Three new bills set out to ease parking concerns

One local pol is hoping Brooklynites can soon fugghedabout some of their longstanding parking problems, thanks to three bills he has in the works.

Introduced at the City Council last month, all three pieces of  legislation set out to alleviate specific parking-related issues New Yorkers have long complained about.

“I am committed to making life easier for all of New York’s drivers,” said Councilmember David Greenfield. “These bills are each designed to solve a real problem in a practical way. I will continue to promote common-sense reforms such as these that will help to ease some of the congestion and headaches that have historically come with driving a car in New York.”

One bill would do away with feeding parking meters on the Friday after Thanksgiving—a day he says that is well-known for excessive ticketing as shoppers are often delayed by long checkout lines in stores and get to their cars after the meters have expired.

The second piece of legislation is something Greenfield has been working on since 2013. The bill would prohibit the city from towing a vehicle unless it has been immobilized with a wheel lock for at least three days.

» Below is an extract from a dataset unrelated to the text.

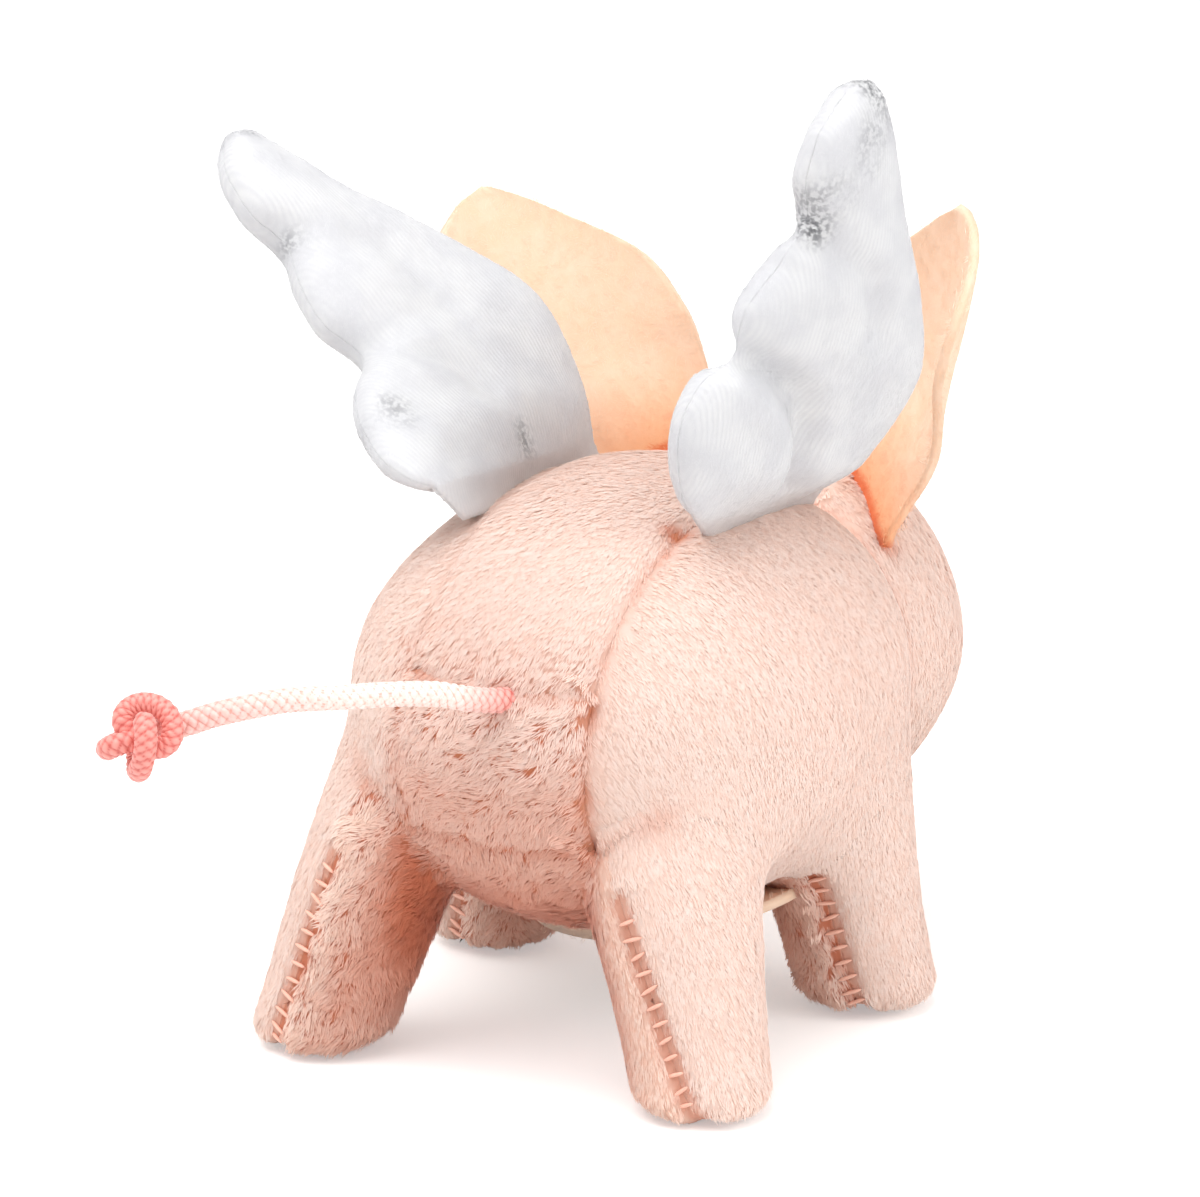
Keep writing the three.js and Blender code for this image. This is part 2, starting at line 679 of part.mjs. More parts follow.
// Snout: a band round the side and a disc over the end, with two dimples for nostrils
const bandFront = snoutFront - snoutDiscThickness - seatGap
const bandBore = snoutForm(-plushWall, snoutFront + snoutRimRound)
const band = cutBy(snoutForm(0, snoutFront), bandBore, headForm(seatGap))
addPiece(bodyGroup, 'snout_band', band.trimByPlane([0, -1, 0], -bandFront), plush)
const discWhole = snoutForm(0, snoutFront).trimByPlane([0, 1, 0], bandFront + seatGap)
const dimple = (side) => {
  const form = new THREE.SphereGeometry(1, 12, 8)
  form.scale(nostrilWidth / 2, nostrilDepth, nostrilHeight / 2)
  form.translate(side * nostrilSpacing / 2, snoutFront, snoutHeight)
  return solidOf(form)
}
addPiece(bodyGroup, 'snout_disc', cutBy(discWhole, dimple(1), dimple(-1)), plushDeep)

const snoutCore = snoutForm(-plushWall - seatGap, bandFront)
const headCore = joined([headForm(-plushWall - seatGap), snoutCore])
const eyeRooms = eyes.flatMap((eye) => [eye.shankHole, eye.washerRoom])
addPiece(bodyGroup, 'head_filling', cutBy(headCore, bodyForm(-plushWall), ...eyeRooms), filling)

for (const eye of eyes) {
  const name = eye.side > 0 ? 'right' : 'left'
  addPiece(bodyGroup, `${name}_eye`, eye.bead, bead)
  addPiece(bodyGroup, `${name}_eye_washer`, eye.washer, washerPlastic)
}

// Ears, cut to the head and body that they stand on
const headRoom = headForm(seatGap)
for (const ear of [earOf('right_ear', 1, rightEarLean), earOf('left_ear', -1, leftEarLean)]) {
  const group = addGroup(`${ear.name}_hinge`, ear.seat)
  addPiece(group, ear.name, cutBy(ear.leaf, headRoom, bodyRoom), felt)
}

// Wings, cut to the back that they stand on
for (const wing of wings) {
  const pivot = new THREE.Vector3(wing.side * wingRootX, rootMiddle, hingeHeight(rootMiddle))
  const group = addGroup(`${wing.name}_hinge`, pivot)
  const pieces = wingPieces(wing)
  addPiece(group, `${wing.name}_outer_panel`, cutBy(pieces.outer, bodyRoom), velvet)
  addPiece(group, `${wing.name}_inner_panel`, cutBy(pieces.inner, bodyRoom), velvet)
  addPiece(group, `${wing.name}_filling`, cutBy(pieces.filling, bodyRoom), filling)
}

// Tail cord from the tail seam, and its knot
const tailRise = (tailRootHeight - bodyCentre.z) / (bodyHeight / 2)
const rumpY = bodyCentre.y - bodyRear * Math.sqrt(1 - tailRise ** 2)
const tailRoot = new THREE.Vector3(tailRootX, rumpY - seatGap - tailDiameter / 2, tailRootHeight)
const tailPoints = tailRoute.map(([x, y, z]) => new THREE.Vector3(x, y, z).add(tailRoot))
const tailCurve = new THREE.CatmullRomCurve3(tailPoints)
const tailEnd = tailPoints[tailPoints.length - 1]
const tailHeading = tailCurve.getTangent(1)
const tailGroup = addGroup('tail_hinge', tailRoot)
const tailBall = new THREE.SphereGeometry(tailDiameter / 2, 8, 6)
tailBall.translate(...tailRoot)
const tailCord = tubeForm(tailCurve, tailDiameter, 16, 8).add(solidOf(tailBall))
const knotStart = tailEnd.clone().addScaledVector(tailHeading, seatGap)
const knot = tubeForm(knotCurve(knotStart, tailHeading), knotCordDiameter, 36, 6)
addPiece(tailGroup, 'tail_cord', tailCord, cord)
addPiece(tailGroup, 'tail_knot', knot, cord)

// The origin is the middle of the footprint of the toy without its tail, at the soles
const footprint = new THREE.Box3()
puppet.updateMatrixWorld(true)
for (const group of puppet.children) {
  if (group !== tailGroup) footprint.expandByObject(group, true)
}
const middle = footprint.getCenter(new THREE.Vector3())
puppet.position.set(-middle.x, -middle.y, 0)
puppet.updateMatrixWorld(true)

export default puppet
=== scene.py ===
import json
import math

import bmesh
import bpy
import numpy as np
from mathutils import Matrix, Vector, kdtree, noise


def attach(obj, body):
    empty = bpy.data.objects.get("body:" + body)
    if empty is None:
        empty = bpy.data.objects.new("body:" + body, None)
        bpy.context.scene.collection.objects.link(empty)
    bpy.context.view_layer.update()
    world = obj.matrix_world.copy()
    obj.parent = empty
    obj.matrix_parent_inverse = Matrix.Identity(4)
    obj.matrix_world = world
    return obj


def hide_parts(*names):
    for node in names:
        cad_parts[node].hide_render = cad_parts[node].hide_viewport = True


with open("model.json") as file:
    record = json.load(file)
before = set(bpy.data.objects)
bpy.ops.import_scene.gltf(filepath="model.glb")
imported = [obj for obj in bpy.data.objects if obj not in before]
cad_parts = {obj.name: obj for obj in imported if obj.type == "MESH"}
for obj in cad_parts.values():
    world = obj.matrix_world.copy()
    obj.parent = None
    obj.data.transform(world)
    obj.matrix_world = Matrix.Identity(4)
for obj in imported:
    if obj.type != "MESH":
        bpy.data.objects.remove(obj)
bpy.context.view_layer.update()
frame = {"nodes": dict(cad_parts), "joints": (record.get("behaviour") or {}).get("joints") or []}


# Camera: behind the pig and to its right, a little above it, with a long lens.
# Places in this file are in millimetres from the point on the floor between the four feet.
MM = 0.001
EAR_SEAT_Y = 36.3
joints = {joint["name"]: Vector(joint["pos_m"]) for joint in frame["joints"]}
between_ears = (joints["right_ear_fold"] + joints["left_ear_fold"]) / 2
between_feet = Vector((between_ears.x, between_ears.y - EAR_SEAT_Y * MM, 0))
TO_FRAME = Matrix.Translation(between_feet) @ Matrix.Scale(MM, 4)

CAMERA_TURN = math.radians(28)
CAMERA_RISE = math.radians(17)
CAMERA_DISTANCE = 1000
CAMERA_TARGET = Vector((-1.9, 4.5, 43.2))
CAMERA_LENS = 300
camera_data = bpy.data.cameras.new("camera")
camera_data.lens = CAMERA_LENS
camera_data.sensor_width = 36
camera_data.clip_start = 0.05
camera_data.clip_end = 20
camera = bpy.data.objects.new("camera", camera_data)
towards_camera = Vector((
    math.sin(CAMERA_TURN) * math.cos(CAMERA_RISE),
    -math.cos(CAMERA_TURN) * math.cos(CAMERA_RISE),
    math.sin(CAMERA_RISE),
))
camera.location = TO_FRAME @ (CAMERA_TARGET + towards_camera * CAMERA_DISTANCE)
camera.rotation_mode = "QUATERNION"
camera.rotation_quaternion = (-towards_camera).to_track_quat("-Z", "Y")
bpy.context.scene.collection.objects.link(camera)
bpy.context.scene.camera = camera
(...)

Although the waiting period would not apply to cars illegally parked at bus stops, hydrants, crosswalks, in tow away zones, in legal driveways or when the towing is necessary as a matter of public safety, the bill would allow for drivers to regain access to their cars without having to search for their cars at nearby impound lots while still holding drivers who violate parking and traffic laws accountable.

The third bill Greenfield is proposing would making parking accessible in front of inoperable fire hydrants. According to Greenfield’s office, numerous city hydrants are no longer functional. Painting these hydrants green and allowing drivers to park in these spaces will open up a number of spots all over the city, he contends.

Other solutions to the borough’s parking problems have been presenting themselves through technology.

This past summer, an app called SpotPog debuted on the parking scene, allowing drivers to find free and paid spots throughout the city.

The free app employs a community-centered approach, allowing users to swap free spaces and rent out driveways.